Well, it's going to be the focal point of their office (a proper distraction from the cheap ugly vinyl floor and the dump storage surroundings). For 700 USD it does not accommodate an extended ATX, it's heavily overpriced for the intended function and it was not delivered to Bit-tech, knowing, that the thermal review would be at least half realistic.
The gaming performance/review is already online (was online on launch day) and the full architecture analysis piece is also finished now that AMD has answered most of my questions (it's just shy of 10,000 words) - it should be online tomorrow, as it requires a fairly hefty read/proof.
Awesome, I love the in-depth architecture pieces. Actually, is there any chance of getting more stuff like Ryan Leng's Memory Specials in?

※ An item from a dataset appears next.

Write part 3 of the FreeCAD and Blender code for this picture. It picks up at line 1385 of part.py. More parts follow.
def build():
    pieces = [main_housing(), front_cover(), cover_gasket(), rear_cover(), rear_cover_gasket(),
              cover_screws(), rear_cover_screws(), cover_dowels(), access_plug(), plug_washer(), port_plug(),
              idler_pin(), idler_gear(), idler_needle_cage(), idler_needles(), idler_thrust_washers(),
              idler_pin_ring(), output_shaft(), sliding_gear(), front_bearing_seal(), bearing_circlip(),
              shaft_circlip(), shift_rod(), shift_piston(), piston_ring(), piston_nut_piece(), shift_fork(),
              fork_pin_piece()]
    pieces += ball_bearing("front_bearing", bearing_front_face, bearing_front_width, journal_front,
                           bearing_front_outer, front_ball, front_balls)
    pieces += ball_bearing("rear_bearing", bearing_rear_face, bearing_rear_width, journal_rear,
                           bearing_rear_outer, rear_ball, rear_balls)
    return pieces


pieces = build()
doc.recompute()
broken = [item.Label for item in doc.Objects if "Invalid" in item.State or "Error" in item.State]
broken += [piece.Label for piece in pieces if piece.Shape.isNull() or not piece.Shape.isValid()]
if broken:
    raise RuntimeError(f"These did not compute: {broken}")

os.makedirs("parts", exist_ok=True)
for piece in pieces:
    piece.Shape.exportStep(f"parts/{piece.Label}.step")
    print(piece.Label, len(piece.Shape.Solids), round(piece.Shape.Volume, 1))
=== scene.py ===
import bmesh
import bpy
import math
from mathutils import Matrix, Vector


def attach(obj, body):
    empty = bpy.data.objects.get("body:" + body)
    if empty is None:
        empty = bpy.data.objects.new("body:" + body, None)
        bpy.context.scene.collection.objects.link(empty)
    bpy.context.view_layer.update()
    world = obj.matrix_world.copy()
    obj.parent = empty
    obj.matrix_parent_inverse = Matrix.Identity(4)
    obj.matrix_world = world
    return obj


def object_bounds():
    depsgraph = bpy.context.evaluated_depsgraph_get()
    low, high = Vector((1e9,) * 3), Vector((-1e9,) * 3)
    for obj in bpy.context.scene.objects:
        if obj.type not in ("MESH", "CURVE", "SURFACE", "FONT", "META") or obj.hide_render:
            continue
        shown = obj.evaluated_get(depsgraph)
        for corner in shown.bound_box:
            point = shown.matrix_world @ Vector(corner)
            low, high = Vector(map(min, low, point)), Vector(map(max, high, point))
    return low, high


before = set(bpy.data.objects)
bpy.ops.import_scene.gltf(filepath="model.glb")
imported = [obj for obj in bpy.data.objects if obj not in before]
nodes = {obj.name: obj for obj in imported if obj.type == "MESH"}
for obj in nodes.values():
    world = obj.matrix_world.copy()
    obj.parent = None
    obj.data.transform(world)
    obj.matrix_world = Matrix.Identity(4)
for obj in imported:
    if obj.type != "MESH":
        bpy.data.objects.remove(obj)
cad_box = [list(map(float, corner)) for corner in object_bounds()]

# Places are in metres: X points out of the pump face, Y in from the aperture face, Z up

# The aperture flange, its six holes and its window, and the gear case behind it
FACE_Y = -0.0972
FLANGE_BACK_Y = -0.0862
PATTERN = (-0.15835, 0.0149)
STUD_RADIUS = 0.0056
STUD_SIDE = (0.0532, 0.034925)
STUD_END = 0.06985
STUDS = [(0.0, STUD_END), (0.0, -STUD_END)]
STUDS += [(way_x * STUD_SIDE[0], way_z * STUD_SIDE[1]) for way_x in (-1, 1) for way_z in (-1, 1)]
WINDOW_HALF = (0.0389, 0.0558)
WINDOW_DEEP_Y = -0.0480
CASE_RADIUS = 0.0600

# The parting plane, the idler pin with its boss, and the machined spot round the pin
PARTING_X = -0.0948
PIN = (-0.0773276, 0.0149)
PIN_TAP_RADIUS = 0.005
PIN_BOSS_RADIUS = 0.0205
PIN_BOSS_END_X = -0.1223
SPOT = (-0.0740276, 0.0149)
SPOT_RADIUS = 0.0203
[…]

nVidia Fermi architecture unveiled!! 512 cores and memory till 6GB! It has 3 milliard transistors!! the GT300 chip is a hybrid CPU/GPU; or the best possible crossover computational monster, that can be made for a reasonable price these days. 3 milliard transistors are divided into 16 multiprocessor clusters, each of these has 32 cores; total 512 cores. The interesting part is that each of these 16 clusters can elaborate an instruction per clock/thread. Apparently nVidia just surpassed Intel and their multicore strategy. (figurative meaning) The new ATI graphic looks like something out of museum, since the Fermi processor changed the whole way of GPU operation. 512 FMA in single precision/256 FMA in double precision per clock the floating point standard is IEEE 754-2008!!!!! It natively supports C++ 6 memory controllers that are 64 bit; total 364 bit, native GDDR5 operation. level 1-1 MB cache memory level 2-768 KB cache memory (Tesla edition will have 6GB memory, consumer GeForce 1,5 GB)
Its the waiting game, who can stay off the trigger for longest, ATI seems to have lost, its just like PS3 vs Xbox 360, Xbox got it out first and therefore lots of people bought it because they couldn't wait, had PS3 been released a few months later many people would find themselves without the spare cash to purchase it aswell, Sony countered this by releasing it 2 years later + and therefore it is now the better console due to more time spent on features etc... If GT300 comes out in 2010 then NVIDIA will already have the DX11 advantage because unless ATI releases the HD5890 fast and make sure its an NVIDIA killer then NVIDIA are gonna run away with the speed crown again
I hardly doubt anyone would shove 6GB of VRAM. I'm guessing that the GeForce cards will come with 1.5GB standard, 2GB High, and 1GB Mainstream. I guess 512MB is too little now? I want that awesome 768MB of VRAM actually.
I'll stick to my 5870 for a few years thanks... Now my brother who runs a lot of mathematically intensive simulations could make really good use of something like that!
FUDZILLA: Intel: - QPI chipset for Bloomfield CPUs - DMI chipsets for Lynnfield and Arrandale & Clarkdale Nvidia’s head of chipset division, General manager of Geforce Drew Henry just confirmed that Nvidia won’t make a DMI chipset. He said that environment created by Intel was not healthy for their business model and therefore they have decided not to go after that product. They won’t be making any DMI chipset with an integrated IGP. It looks like this is the end of the high end and mainstream chipset from Nvidia for Intel CPUs. ??? a motherboard for Gt300?? (Fermi based PC)????